Fine them $1 million per day per person who still has data on their site if they submitted the form.

Really, these types of services need to be opt-in instead of opt-out.

They need to not exist.

[–] Telorand@reddthat.com 8 points 4 days ago (1 children)

I appreciate your cynicism, but I'm not personally inclined towards it. I think what it will ultimately boil down to, which you alluded to, is how the law is enforced. If they get fined as a first measure but then get taken to court for a second failure by California's attorney general and get subsequently bankrupted, it might stand as an example to others.

Or maybe they'll still say the potential risk is still worth it. I dunno.

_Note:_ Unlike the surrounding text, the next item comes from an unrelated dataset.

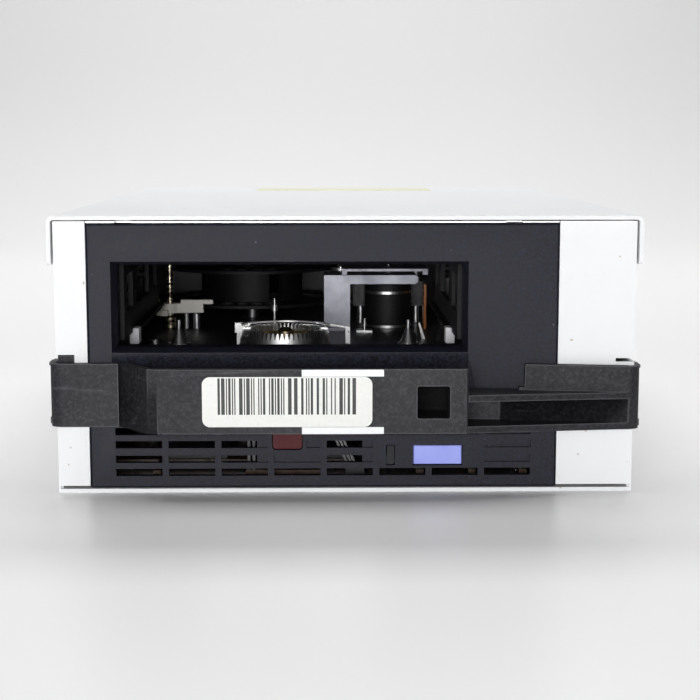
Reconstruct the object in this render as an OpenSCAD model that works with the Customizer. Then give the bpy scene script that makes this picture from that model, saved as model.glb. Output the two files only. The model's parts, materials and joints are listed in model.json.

We'll just have to see how this goes, but it's still better than the current options, which are:

  • Trying to navigate deleting your own data, staying on top of it, and hoping they're actually deleting things.
  • Paying a private company to do it and hope they're not just pocketing your money.
  • Doing nothing and getting butt-fucked by surveillance capitalism.

None of those are great, so I'm hopeful this is the start of something better.

[–] chillpanzee@lemmy.ml 3 points 4 days ago

Earlier in the year I read an article claiming that something like 40% of the data brokers doing business here (ie collecting data on California citizens) don't comply with elements of existing law, such as registering with the CA secretary of state. So the author wasn't bullish on the idea that they'd suddenly start just because there's a new law. They are sayign the AG will aggressively pursue violators, but we'll see.

If nothing else, we'll have one more data store to get hacked.